A vast number of European travelers and diplomats used, observed, and reported on the Danube in the early modern period. DANFront uses travelogues and the ambassadorial reports of Habsburg envoys, such as Ogier Ghiselin de Busbecq (1554), Salomon Schweigger (1578), and Reinhold Lubenau (1587), which offer an outsider's perspective on the Ottoman Danube.
At the Hungarian National Archives in Budapest, we have examined the urbaria, gentry censuses, and property and estate valuations dating from 1527 to the 18th century (MNL E 156 Urbaria et Conscriptiones) in the Magyar Kamara Archívuma [Archives of the Hungarian Chamber].

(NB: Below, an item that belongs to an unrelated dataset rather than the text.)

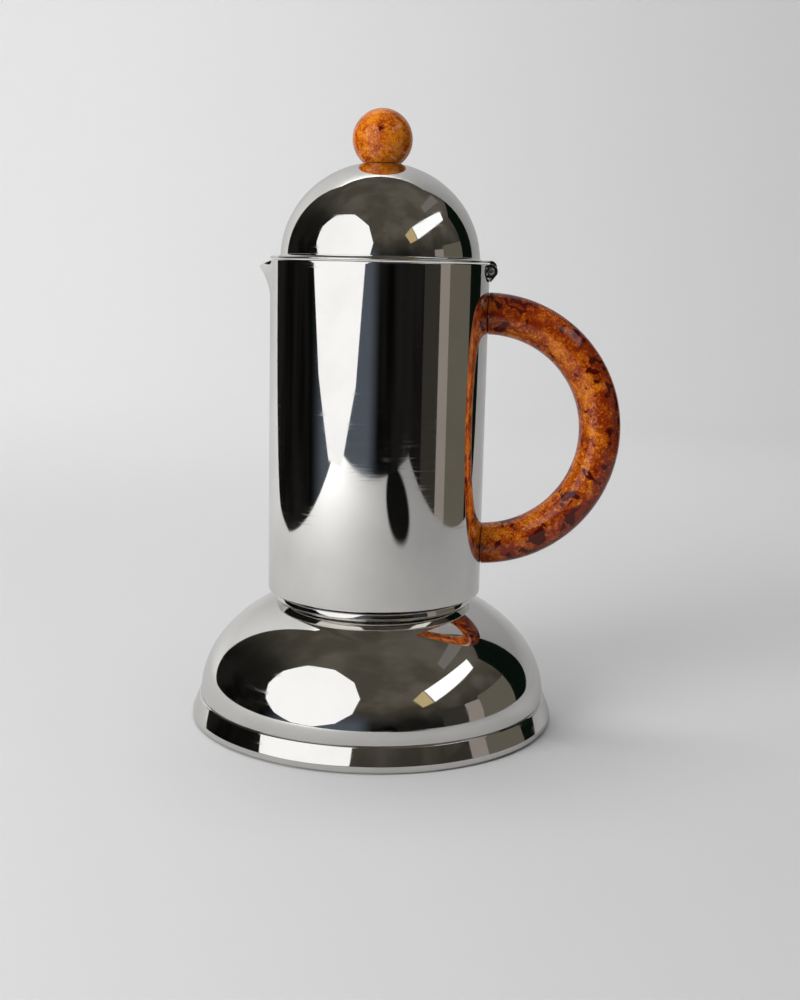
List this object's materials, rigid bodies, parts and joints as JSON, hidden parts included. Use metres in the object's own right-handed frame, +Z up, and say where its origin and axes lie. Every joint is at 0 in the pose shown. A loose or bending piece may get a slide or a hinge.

At the Nicolae Iorga Institute of History in Bucharest, we have consulted the Wallachian charters and writs recorded in Old Church Slavonic and Romanian Cyrillic. There are approximately 2,500 charters from the 16th century and even more from the 17th century. Most of the charters are collected in volumes titled Documenta Romaniae Historica and are available online, enabling keyword searches related to the subject.
DANFront integrates historical cartographic material into the examination of the military and environmental history of the Lower and Middle Danube in the early modern Ottoman Empire. Historical maps and land surveys include information such as terrain, crossing points, moors, woods, settlements, bridges, roads, etc.
DANFront has employed two maps to examine the Danube River in relation to its military use.
It was the first comprehensive land survey and mapping of the Habsburg Empire. The survey was ordered by Holy Roman Empress Maria Theresa after Austria's defeat in the Seven Years' War. It was conducted from 1763 to 1787 (during the reign of Maria Theresa and completed in the reign of Holy Roman Emperor Joseph II). The maps are hand-drawn and were initially at a scale of 1 Viennese inch (approximately 1:28,800). The Josephinian Land Survey ultimately comprised more than 4,000 sheets from 1763 to 1785. The maps are currently stored in the National Archives of Austria.
In the project, we have examined 278 sheets from the Banat of Temeswar (1769–1772) and the Kingdom of Hungary (1782–1785).
An excerpt from the Josephinian Land Survey, showing Vienna and its surrounding.